Demonstrating a level of adaptability rarely seen in standard AutoML tools, ML Intern pivoted to a free CPU sandbox. While this increased the training time to approximately 60 minutes, it allowed the project to continue without financial overhead. The assistant optimized the run for CPU architecture, demonstrating a sophisticated understanding of hardware constraints.

Data and Performance Analysis
The training phase was monitored closely, with ML Intern providing real-epoch updates on loss and validation metrics. The results indicated a highly efficient learning curve for the DistilBERT-base-uncased model.

| Epoch | Accuracy | Macro F1 | Status |
|---|---|---|---|
| 1 | 99.76% | 99.78% | Strong initial learning |
| 2 | 99.68% | 99.68% | Minor fluctuation |
| 3 | 99.88% | 99.88% | Optimal checkpoint |
| 4 | 99.80% | 99.80% | Slight overfitting detected |
| 5 | 99.80% | 99.80% | Finalized with Epoch 3 weights |
Upon completion, the model achieved a 100% accuracy rate on the held-out test set. While such a result is often a cause for celebration, ML Intern’s evaluation protocol was designed to be more rigorous.

Beyond Metrics: Failure Analysis and Stress Testing
A significant contribution of the ML Intern framework is its insistence on "honest evaluation." Recognizing that perfect test scores can be misleading—often masking a lack of robustness to real-world noise—the assistant was tasked with performing a failure analysis using synthetic "hard" examples.

The assistant identified several high-risk areas where the model, despite its perfect scores, might fail in production:

- Negation: Phrases like "Don’t refund me, just fix the product" were prone to being mislabeled as "Refund" because the model over-indexed on specific keywords.
- Ambiguity: Inputs mentioning both shipping and billing created label confusion.
- The "Unknown" Problem: Since the model was trained on 11 classes, it lacked a mechanism to handle "gibberish" or unrelated inputs, forcing it to pick the most likely (but incorrect) category.
To address these, ML Intern suggested future improvements such as typo augmentation, the introduction of an "UNKNOWN" class, and label smoothing to reduce overconfidence. This level of critical analysis moves the tool from a simple code generator to a strategic engineering partner.

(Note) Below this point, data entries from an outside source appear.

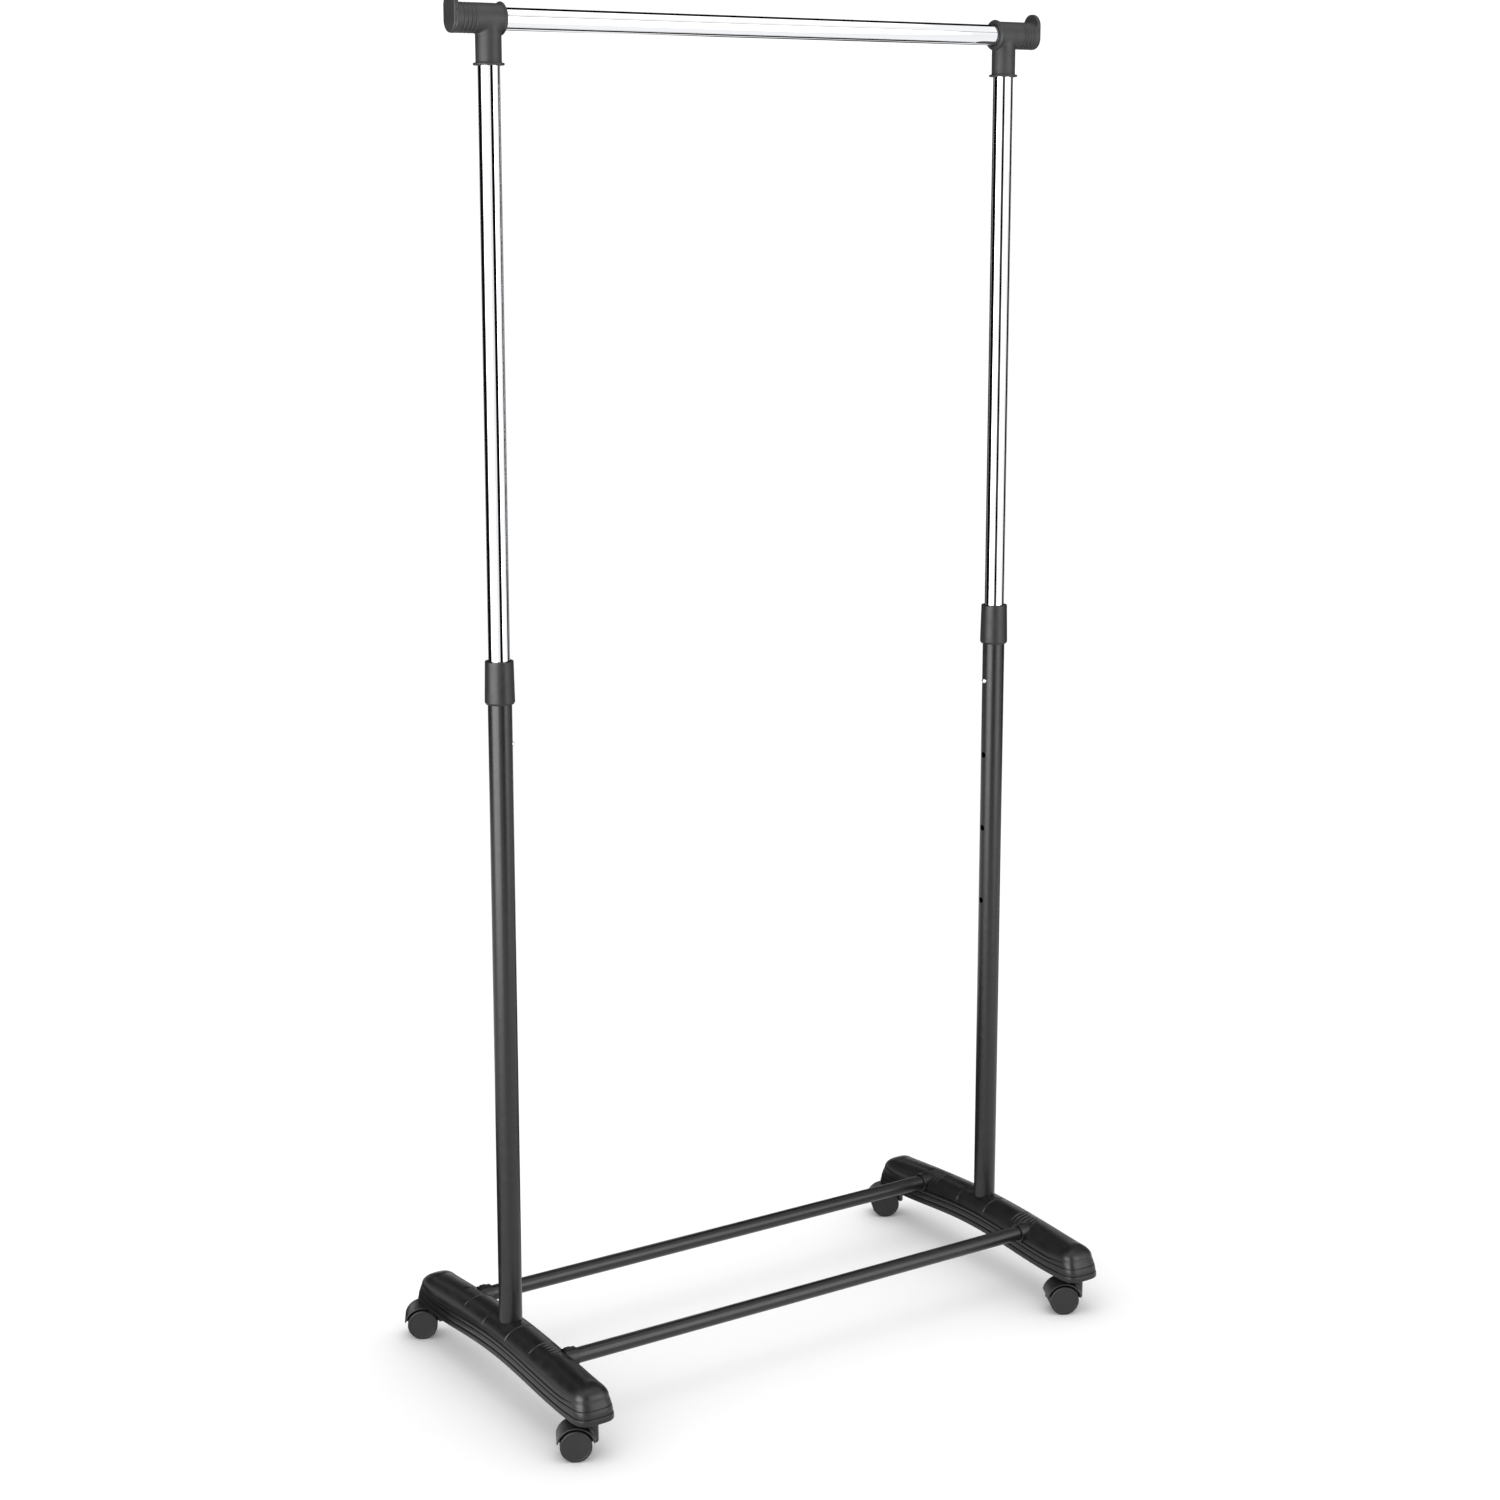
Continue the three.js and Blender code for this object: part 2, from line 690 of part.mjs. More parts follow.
function addCaster(corner, x, y) {
  const caster = new THREE.Group();
  caster.position.set(x, y, 0);
  caster.rotation.z = ((casterRestAngle - 180) * Math.PI) / 180;
  rack.add(caster);
  addPiece(`caster_sleeve_${corner}`, sleeveGeometry(), "zincSteel", caster);
  addPiece(`caster_stem_${corner}`, stemGeometry(), "zincSteel", caster);
  addPiece(`caster_hood_${corner}`, toGeometry(hoodSolid()), "blackPlastic", caster);
  const axleReach = wheelInside + axleGrip;
  const axle = addPiece(
    `caster_axle_${corner}`,
    alongY(disc(axleDiameter / 2, -axleReach, axleReach, smallSides)),
    "zincSteel",
    caster,
  );
  axle.position.set(-casterTrail, 0, wheelRadius);
  const backWheel = addPiece(`wheel_${corner}_back`, alongY(wheelGeometry()), "wheelPlastic", caster);
  backWheel.position.set(-casterTrail, 0, wheelRadius);
  const frontWheel = addPiece(`wheel_${corner}_front`, alongY(wheelGeometry()), "wheelPlastic", caster);
  frontWheel.position.set(-casterTrail, 0, wheelRadius);
  frontWheel.rotation.z = Math.PI;
}

addCaster("left_front", -uprightX, -casterY);
addCaster("left_back", -uprightX, casterY);
addCaster("right_front", uprightX, -casterY);
addCaster("right_back", uprightX, casterY);

export default rack;
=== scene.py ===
import json
import math

import bmesh
import bpy
import numpy as np
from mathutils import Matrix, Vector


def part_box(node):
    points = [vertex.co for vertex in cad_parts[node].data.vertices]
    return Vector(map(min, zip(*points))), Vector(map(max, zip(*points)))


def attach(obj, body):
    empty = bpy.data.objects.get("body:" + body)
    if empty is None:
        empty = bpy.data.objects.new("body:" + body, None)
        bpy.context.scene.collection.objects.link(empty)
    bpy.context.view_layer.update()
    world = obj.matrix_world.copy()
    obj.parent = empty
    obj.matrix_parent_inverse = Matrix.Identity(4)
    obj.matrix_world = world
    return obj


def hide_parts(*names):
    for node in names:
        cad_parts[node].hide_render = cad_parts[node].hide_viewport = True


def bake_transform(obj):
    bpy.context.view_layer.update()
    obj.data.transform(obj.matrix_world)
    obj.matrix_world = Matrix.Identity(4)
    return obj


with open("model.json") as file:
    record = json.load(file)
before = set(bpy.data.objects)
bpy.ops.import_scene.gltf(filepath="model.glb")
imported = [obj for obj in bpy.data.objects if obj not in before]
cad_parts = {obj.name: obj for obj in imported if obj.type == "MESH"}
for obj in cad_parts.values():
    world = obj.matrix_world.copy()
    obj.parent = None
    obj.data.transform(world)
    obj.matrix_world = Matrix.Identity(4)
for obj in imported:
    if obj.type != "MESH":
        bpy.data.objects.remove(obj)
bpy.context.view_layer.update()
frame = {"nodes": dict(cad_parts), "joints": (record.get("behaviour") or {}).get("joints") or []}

import openvdb
from mathutils import Matrix, Vector

MM = 0.001
SIDES = ("left", "right")
CORNERS = ("left_front", "left_back", "right_front", "right_back")
OUTWARD = {"left": -1, "right": 1}

# ---------------------------------------------------------------- sizes that the frame can't give

FIT_GAP = 0.3 * MM
TUBE_WALL = 1.0 * MM
FOOT_WALL = 2.6 * MM
FOOT_ARCH_RISE = 10 * MM
FOOT_RIDGE_FALL = 9 * MM
FOOT_RIDGE_INSET = 34 * MM
FOOT_HALF_WIDTH = 26 * MM
HOLE_PITCH = 100 * MM
HOLE_COUNT = 4
LOWER_TUBE_WALL = 0.9 * MM
LOWER_HOLE_RADIUS = 4 * MM
UPPER_HOLE_RADIUS = 3.8 * MM
HOLE_ROW_REACH = 7 * MM

# ---------------------------------------------------------------- meshes


def link_mesh(name, mesh):
    """A new object that holds the mesh, in the scene."""
    obj = bpy.data.objects.new(name, mesh)
    bpy.context.scene.collection.objects.link(obj)
    return obj


def mesh_object(name, points, faces):
    mesh = bpy.data.meshes.new(name)
    mesh.from_pydata([tuple(p) for p in points], [], [tuple(f) for f in faces])
    mesh.validate()
    mesh.update()
    return link_mesh(name, mesh)


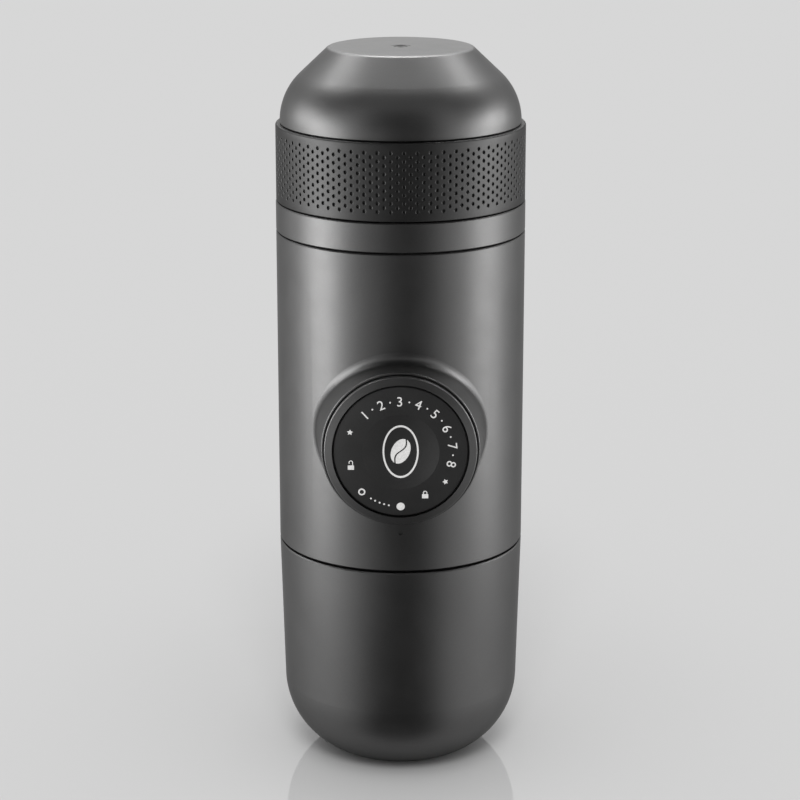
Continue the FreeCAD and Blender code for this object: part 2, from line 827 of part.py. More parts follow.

Deployment and Documentation
The final phase of the project involved packaging the model for public consumption. Documentation is frequently the most neglected aspect of ML engineering, yet it is vital for reproducibility and safety. ML Intern automatically generated a comprehensive Model Card for the Hugging Face Hub, which included:

- Dataset attribution and licensing.
- Detailed per-class precision and recall metrics.
- Training hyperparameters and hardware logs.
- A clear statement of limitations and risks.
Furthermore, the assistant developed a functional Gradio demo and deployed it as a Hugging Face Space. This allowed stakeholders to interact with the model in real-time, providing a tangible interface for a previously abstract classification script.

Comparative Analysis: ML Intern vs. Traditional AutoML
To understand the value proposition of ML Intern, it is necessary to compare it against existing AutoML solutions.

| Feature | Traditional AutoML | ML Intern |
|---|---|---|
| Starting Point | Cleaned, formatted dataset | Natural language objective |
| Workflow Scope | Model selection and tuning | End-to-end (Research to Deployment) |
| Data Interaction | Fixed schema | Active inspection and discovery |
| Error Handling | Logs errors for human fix | Self-debugs and suggests fixes |
| Final Output | Model weights/Pickle file | Weights, Model Card, Demo, and Logs |
Analysts suggest that while AutoML remains superior for structured, tabular data where the goal is purely predictive performance, ML Intern represents the future of unstructured data tasks (NLP, Computer Vision) where the "engineering" of the solution is as important as the model itself.

Broader Implications for the AI Workforce
The emergence of tools like ML Intern raises questions about the evolving role of the machine learning engineer. Rather than replacing the engineer, these assistants appear to be shifting the focus of the role. By automating the repetitive "messy middle," engineers are freed to focus on high-level architecture, ethical considerations, and business alignment.

However, the "junior teammate" analogy remains apt. The risks associated with AI-assisted development include the potential for the tool to choose unsuitable data or suggest weak fixes that a human might overlook. The consensus among early adopters is that the safest and most productive approach is a "human-in-the-loop" model. In this project, humans maintained control over critical checkpoints—approving compute costs, reviewing failure patterns, and validating the final model card.

Conclusion
ML Intern demonstrates that the next frontier of AI productivity is not necessarily in larger models, but in more intelligent workflows. By supporting the wider ML engineering lifecycle—from initial research and dataset inspection to debugging, evaluation, and publishing—it provides a template for how complex technical tasks can be managed in the age of generative AI. For organizations looking to bridge the gap between a conceptual AI idea and a working production artifact, tools that address the "messy middle" are no longer just a luxury; they are a strategic necessity. As the ecosystem continues to mature, the value of an ML project will be measured not just by the accuracy of its predictions, but by the robustness, transparency, and speed of the engineering process that created it.